Obama’s Nobel Prize Speech Makes War Record Cleaner Than It Really Is

By Guest Columnist Dec 17, 2009

Written by Victor Goode In his recent Nobel Prize acceptance speech he exhibited the rhetorical flourishes that electrified his campaign. Images of freedom, democracy and human rights were sprinkled throughout the speech, as were symbols of patriotism and a sense of a grand American mission. But, a closer look at the speech reveals a different picture—and maybe a different mission. Obama said that America never fought a war against a democratically elected government, but he neglected any mention of the numerous “proxy wars” that we have encouraged or directly participated in. The people of Nicaragua, Chile, El Salvador and Haiti have all suffered horribly as the US armed and supported some of the worst dictatorships.
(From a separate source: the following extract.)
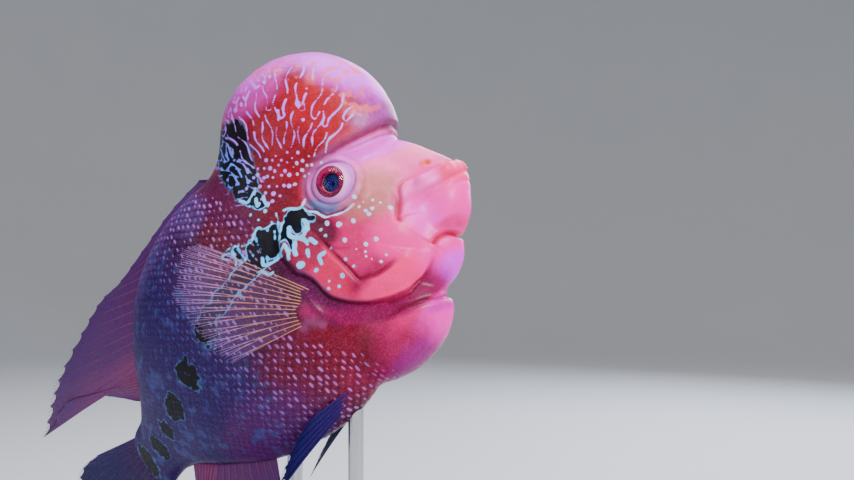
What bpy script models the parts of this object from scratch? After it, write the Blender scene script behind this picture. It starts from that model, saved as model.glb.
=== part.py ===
"""Flowerhorn cichlid: a still, life-size model on a plain display stand.

The fish is drawn straight and level in its own space, in millimetres: x runs forward from the
snout, y to the fish's left, z up. It is then bent sideways along its spine, turned into its pose
and lifted onto the stand. The origin is the middle of the underside of the stand's base.
"""

import math

import bmesh
import bpy
import numpy as np
from mathutils import Matrix, Vector

MM = 0.001
GAP = 0.35                    # slit between neighbouring solids

# Pose of the whole fish
PITCH = 41.56                 # degrees, nose up
ROLL = -13.64                 # degrees, back leaning away from the right side
YAW = -3.66                   # degrees
BEND = 37.41                  # degrees that the tail turns to the fish's left
BEND_START, BEND_END = -56.0, -176.0
SNOUT_X, SNOUT_Y, SNOUT_Z = 74.0, -2.0, 236.0    # where the fish's own zero point is held

# Stand
BASE_LENGTH, BASE_DEPTH, BASE_HEIGHT = 176.0, 132.0, 14.0
BASE_CORNER = 24.0
BASE_BEVEL = 2.5
ROD_RADIUS = 3.0
FLANGE_RADIUS, FLANGE_HEIGHT = 9.0, 3.0
ROD_SPOTS = {"stand_rod_front": -94.0, "stand_rod_rear": -125.0}    # x on the belly's midline

# Trunk: x, top, bottom, half width
STATIONS = np.array([
    (-206, 13.5, -13.5, 2.6),
    (-198, 14.8, -14.6, 4.2),
    (-186, 15.6, -15.2, 6.6),
    (-174, 22.0, -19.5, 8.8),
    (-156, 37.0, -31.0, 12.0),
    (-136, 49.0, -44.0, 15.6),
    (-114, 55.5, -52.5, 19.2),
    (-94, 57.5, -55.5, 21.8),
    (-76, 56.0, -52.0, 22.6),
    (-60, 50.0, -44.0, 21.0),
    (-44, 40.0, -37.0, 18.2),
    (-30, 29.0, -31.0, 15.0),
    (-20, 20.0, -27.0, 12.6),
    (-12, 14.5, -23.5, 10.4),
    (-6, 4.5, -19.5, 7.8),
    (-2, -4.0, -15.5, 4.8),
    (0, -8.5, -12.0, 1.6)], float)

# Lumps that swell out of the trunk: centre x and z, radii, tilt in degrees, squareness, blend
LUMPS = {
    "cheek": ((-47.5, -6.0), (27.5, 21.8, 33.0), -12, 2.6, 5.0),
    "breast": ((-60.5, -41.0), (24.6, 17.0, 17.2), 0, 2.0, 3.0),
    "chin": ((-35.0, -25.5), (17.2, 12.5, 17.0), 0, 2.0, 2.0),
    "jaw": ((-16.5, -17.5), (15.5, 11.0, 10.5), 38, 2.0, 2.0),
    "hump": ((-38.4, 42.4), (36.2, 25.5, 34.2), -45, 2.0, 3.0),
}
HUMP_BLEND_BEHIND = 11.0      # the hump runs out softly into the shoulder
UPPER_LIP = ([(-3.2, 0, -9.4), (-7, 6.5, -9.2), (-16, 10.5, -9.2), (-26, 13, -11.5)],
             [3.7, 3.8, 3.6, 2.6], 1.5)
EYE_CENTRE = (-41.6, 12.8, 12.8)
EYE_RADIUS = 10.5

# Fins: rows of (root, tip); each ray runs from its root to its tip
DORSAL = [((-78, 0, 55), (-84, 0, 60.6)), ((-88, 0, 55), (-103, 0, 60.6)),
          ((-101, 0, 54), (-123, 0, 58.2)), ((-115, 0, 51), (-145, 0, 58.8)),
          ((-129, 0, 47), (-165, 0, 64)), ((-141, 0, 42), (-190, 0, 65)),
          ((-151, 0, 36), (-221, 0, 65.2)), ((-159, 0, 30.5), (-247, 0, 63.8)),
          ((-164, 0, 27), (-267, 0, 58.4)), ((-168, 0, 24), (-237, 0, 57)),
          ((-171, 0, 21.5), (-215, 0, 47.5)), ((-174, 0, 19.5), (-198, 0, 34)),
          ((-177, 0, 17), (-184, 0, 22.5))]
ANAL = [((-133, 0, -43), (-141, 0, -54)), ((-139, 0, -40), (-153, 0, -60)),
        ((-146, 0, -36), (-169, 0, -64)), ((-153, 0, -31.5), (-190, 0, -65)),
        ((-159, 0, -27.5), (-214, 0, -62)), ((-164, 0, -24), (-243, 0, -54)),
        ((-168, 0, -21.5), (-222, 0, -48)), ((-172, 0, -19), (-204, 0, -38)),
        ((-176, 0, -16.5), (-187, 0, -24))]
CAUDAL = [((-200, 0, 12.5), (-236, 0, 26.5)), ((-202, 0, 11), (-256, 0, 31)),
          ((-203, 0, 8.5), (-266, 0, 26)), ((-204, 0, 4.5), (-271, 0, 14)),
          ((-204, 0, 0), (-273, 0, 0.5)), ((-204, 0, -4.5), (-271, 0, -13)),
          ((-203, 0, -8.5), (-266, 0, -25)), ((-202, 0, -11), (-256, 0, -30)),
          ((-200, 0, -12.5), (-236, 0, -26))]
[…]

In each of these conflicts dominate elites waged war against their own people with the poor suffering the most. While it’s true that these “little wars” occurred before the Obama presidency, his inaction as a brutal coup unseated a democratically elected president in Honduras suggests that despite all the rhetoric about human rights and democracy American policy may be heading in the same old direction. Two words stand out in Obama’s carefully crafted Oslo speech. While he rightfully praised the importance of civil and political rights as cornerstones of human rights, he was careful to avoid referring to economic, social and cultural rights as “rights,” a point of historical contention between the global north and south. Instead he said “a just peace includes not only civil and political rights — it must encompass economic security and opportunity.” By this slight of hand he sent a message that powerful economic interests need not worry about the US role in this continuing debate over human rights tilting in any new directions. There should be elections—as long as the right person is elected. This reflects our commitment to “political rights.” But the right to food, clothing shelter, water and education seem to have fallen from his vision of human rights into the murky world of “economic security.” I’m sure that people of color in developing countries were left wondering whose security and whose opportunity Obama was really referring to? So far it has not been theirs.